Realism for me pertains to how similar the representation on-film is to how they are in real life... with as little romanticization, stylization, idealization, abstraction and sensationalism as possible.
Non-fiction means that the story/characters are based on people and events that actually happened.
So you can have a non-fiction story that is not realistic and a fictional story that is realistic.
So I saw American Hustle and it was okay. After watching his last three films, I'm of the opinion that David O. Russell may very well be the best creator of ordinary films in Hollywood. If there were a boat of directors who create ordinary films, Russell would be its captain, and Ron Howard would be his first mate.
Ron Howard's Rush was great, by the way. I enjoyed it more than American Hustle. These are films that I recognize as being very entertaining and well put together with a solid sense of craftsmanship, yet at the same time, I'm hard-pressed to find anything to say about these films that I feel can distinguish and elevate them further than merely being a successful exercise in filmmaking.
David O. Russell is just so much more focused on his characters than on his narrative. While that works for certain films, I feel that for something like American Hustle, the plot has to be tighter than what it ended up being. It's not a story that lends itself well to a lot of character exploration or else it muddles up the central plot, which is what I think happened and it bogged the movie down. The soundtrack is amazing though.
I also saw Saving Mr Banks recently. It's an enjoyable film, but I was not a fan of going back and forth between the making of Mary Poppins and flashbacks of P.L. Travers' life. The Hollywood scenes were good. The flashbacks were unengaging, even though Colin Farrell was really good in them.
Last of the new films I saw recently was The Butler and it was a mess.
I'm not an American, so whenever something in the nation's history would come up that fascinated me, I'd pause the film and Google/Wiki whatever it was (i.e. - The Black Panthers, JFK's assassination, a particular president's term, etc etc). I ended up spending more time on the internet than watching the film.
I feel that David Oyelowo was the best thing about the movie. Oprah and Whitaker were okay, but far from great.
Wow the East is so shit that the Wizards have the third best record
I don't watch a lot of NBA but what happened? I don't remember the conferences being that imbalanced
I know right? Only Indiana and Miami have records over .500, it's hilarious
Contrast that with the Western division and you only have three teams under .500.

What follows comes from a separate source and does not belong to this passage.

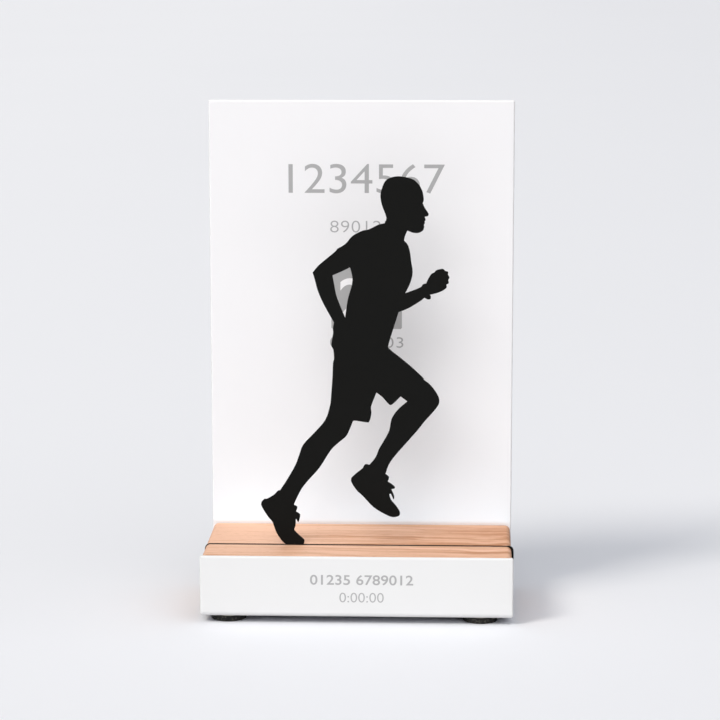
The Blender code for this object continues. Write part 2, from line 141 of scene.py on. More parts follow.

Actually, if you rank all 30 teams purely by winning percentage and take the Top 16 teams, you're going to get these:
1. Indiana 2. San Antonio 3. Miami 3. Portland 5. Oklahoma City 6. Houston 7. LA Clippers 8. Denver 9. Dallas 9. Golden State 11. Phoenix 11. New Orleans 13. Memphis 13. LA Lakers 13. Washington 16. Atlanta 16. Minnesota
I just realized there was this 2-hour "The Ultimate Guide to Doctor Who" special that the BBC aired before the 50th. Just got around to watching it and it was so great. They cover all the Doctors equally from Hartnell to Smith. Really fascinating.
Is the 6th Doctor relatively disliked by fans?
Also, I cracked up at the part where the 5th Doctor was dying and during the death scene, one can't just help but stare at the companion's cleavage )
Well, he should be out of regenerations. He needs the extra regenerations to become Capaldi. Once he does they'll probably be like "hey bro, better go help yourself out otherwise everything will blow up"
Sometimes I wonder how set in stone that "twelve regenerations" thing is as a rule, tbh.
The Master got more regenerations. The Doctor will as well.
But them showing only 13 Doctors during the 50th Anniversary episode - and that seems to imply that those are already all of the incarnations in the Doctor's timeline - makes it seem so definite that Peter Capaldi will be the last Doctor.
If there were a Doctor after Capaldi, then they have to explain why he wasn't included in that scene.
It seems odd how Season 7 leaves us with the cliffhanger on Trenzelore with 11th seeing The War Doctor and then we get the 50th starting with War Doc, 10th & 11th having sort of a meet-cute. How are we supposed to view the 50th Anniv episode in within the context/continuity of the ending of the 7th Season? Or is it that we shouldn't... meaning the 50th is meant as sort of a one-off?
Also: What do we call Peter Capaldi's Doctor now? 12th Doc or 13th?